STEPHANOPOULOS: How did the party lose its way?

OBAMA: You know, I think that, um--I think we made a mistake when we bought into the notion that only secularism could express tolerance, and I think that's a mistake. I think that, you know, I'm a Christian. I attend church regularly with my family, and that faith informs what I do.

But I think what we have to do is argue about the nature of our faith in a pluralistic society. You know, my faith is one that admits some doubt, that says that I believe in Jesus Christ and I believe in God, but I also recognize that part of my job as a Christian is to recognize that I may not always be right, that God doesn't speak to me alone, and that the only way that I could live effectively with people who have different beliefs and different faiths is if we have a civil society that is, in fact, civil.
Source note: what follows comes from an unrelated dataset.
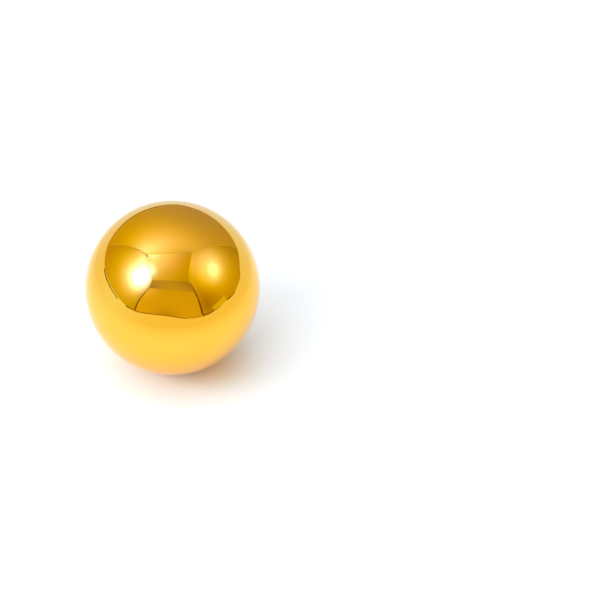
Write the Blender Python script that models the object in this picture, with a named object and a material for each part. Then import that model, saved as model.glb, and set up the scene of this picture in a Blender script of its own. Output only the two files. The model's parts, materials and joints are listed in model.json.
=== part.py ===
"""Ball stud earring: a hollow gold ball on a straight ear post, lying on a flat surface.

Both pieces are turned shapes about one line, the stud's axis. They are modelled upright, with the axis
along +Z and the ball's centre at the origin, and carried by one empty. The empty then lays the stud down
as it would lie by itself, on the ball and on the tip of the post, with the post pointing to +Y.
"""

import math

import bmesh
import bpy

# Ball
BALL_DIAMETER = 0.0140
BALL_WALL = 0.0005
SEAT_DIAMETER = 0.0034

# Ear post
POST_DIAMETER = 0.0009
POST_LENGTH = 0.0100
PEG_LENGTH = 0.0018
PAD_DIAMETER = 0.0030
PAD_THICKNESS = 0.0005
PAD_BEVEL = 0.0001
ROOT_FILLET = 0.0002
TIP_LENGTH = 0.0006
GROOVE_DEPTH = 0.0001
GROOVE_WIDTH = 0.0006
GROOVE_FROM_TIP = 0.0020

# Gap kept between the two pieces, at the pad's seat and around the peg
CLEARANCE = 0.0003

# Fineness of the turned shapes
BALL_SEGMENTS = 48
BALL_RINGS = 32
HOLLOW_RINGS = 20
POST_SEGMENTS = 20
ROUND_STEPS = 4

# Finishes: linear colour, roughness
GOLD_PLATE = ((0.97, 0.55, 0.09), 0.05)
POST_PLATE = ((0.94, 0.56, 0.13), 0.16)

BALL_RADIUS = BALL_DIAMETER / 2
POST_RADIUS = POST_DIAMETER / 2
HOLE_RADIUS = POST_RADIUS + CLEARANCE


def arc(centre, radii, start, end, steps):
    """Points (distance along the axis, distance from it) of an elliptic arc, both ends included."""
    points = []
    for step in range(steps + 1):
        angle = start + (end - start) * step / steps
        along = centre[0] + radii[0] * math.cos(angle)
        out = centre[1] + radii[1] * math.sin(angle)
        points.append((along, out))
    return points


def seat_distance():
    """How far the spot-face at the back of the ball lies from the ball's centre."""
    return math.sqrt(BALL_RADIUS ** 2 - (SEAT_DIAMETER / 2) ** 2)


def pad_distance():
    """How far the front of the post's pad lies from the ball's centre."""
    return seat_distance() + CLEARANCE


def ball_profile():
    """Half outline of the ball: outer arc, spot-face, hole, flat under the spot-face, inner arc."""
    inner_radius = BALL_RADIUS - BALL_WALL
    inner_seat = seat_distance() - BALL_WALL
    outer = arc((0, 0), (BALL_RADIUS, BALL_RADIUS), math.pi, math.acos(seat_distance() / BALL_RADIUS), BALL_RINGS)
    inner = arc((0, 0), (inner_radius, inner_radius), math.acos(inner_seat / inner_radius), math.pi, HOLLOW_RINGS)
    hole = [(seat_distance(), HOLE_RADIUS), (inner_seat, HOLE_RADIUS)]
    return outer + hole + inner


def post_profile():
    """Half outline of the ear post: peg, pad, root fillet, wire, catch groove, rounded tip."""
    pad_front = pad_distance()
    pad_back = pad_front + PAD_THICKNESS
    pad_radius = PAD_DIAMETER / 2
    tip = pad_back + POST_LENGTH
    groove_middle = tip - GROOVE_FROM_TIP
    peg_end = seat_distance() - PEG_LENGTH

    peg = [(peg_end, 0), (peg_end, POST_RADIUS), (pad_front, POST_RADIUS)]
    pad = [
        (pad_front, pad_radius - PAD_BEVEL),
        (pad_front + PAD_BEVEL, pad_radius),
        (pad_back - PAD_BEVEL, pad_radius),
        (pad_back, pad_radius - PAD_BEVEL),
    ]
    fillet_centre = (pad_back + ROOT_FILLET, POST_RADIUS + ROOT_FILLET)
    fillet = arc(fillet_centre, (ROOT_FILLET, ROOT_FILLET), math.pi, math.pi * 1.5, ROUND_STEPS)
    groove = [
        (groove_middle - GROOVE_WIDTH / 2, POST_RADIUS),
        (groove_middle - GROOVE_WIDTH / 4, POST_RADIUS - GROOVE_DEPTH),
        (groove_middle + GROOVE_WIDTH / 4, POST_RADIUS - GROOVE_DEPTH),
        (groove_middle + GROOVE_WIDTH / 2, POST_RADIUS),
    ]
    round_tip = arc((tip - TIP_LENGTH, 0), (TIP_LENGTH, POST_RADIUS), math.pi / 2, 0, ROUND_STEPS)
    return peg + pad + fillet + groove + round_tip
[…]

And, you know, that's--really is a central difference between myself and Mr. Keyes. On a lot of these issues, whether it's abortion or gay rights, you know, Mr. Keyes, I think, feels the certainty of a prophet--you know, somebody who's got a direct line into what God thinks.

And I guess I think to myself, you know, I have to struggle a little bit more and admit that certain human fallibility, and not assert my unyielding confidence that I always know the truth.

STEPHANOPOULOS: He's not afraid to show his faith. He closed our interview singing a spiritual, "Little David." Care to join him?

OBAMA: Well, listen, the--you know, my singing voice I'm not sure is as good as Mr. Keyes', but if you catch me in church sometime, you'll hear me doing my best.

[end taped interview]

STEPHANOPOULOS: Actually, a source close to Obama told me he thinks he can match Keyes in the singing department. We'll be right back.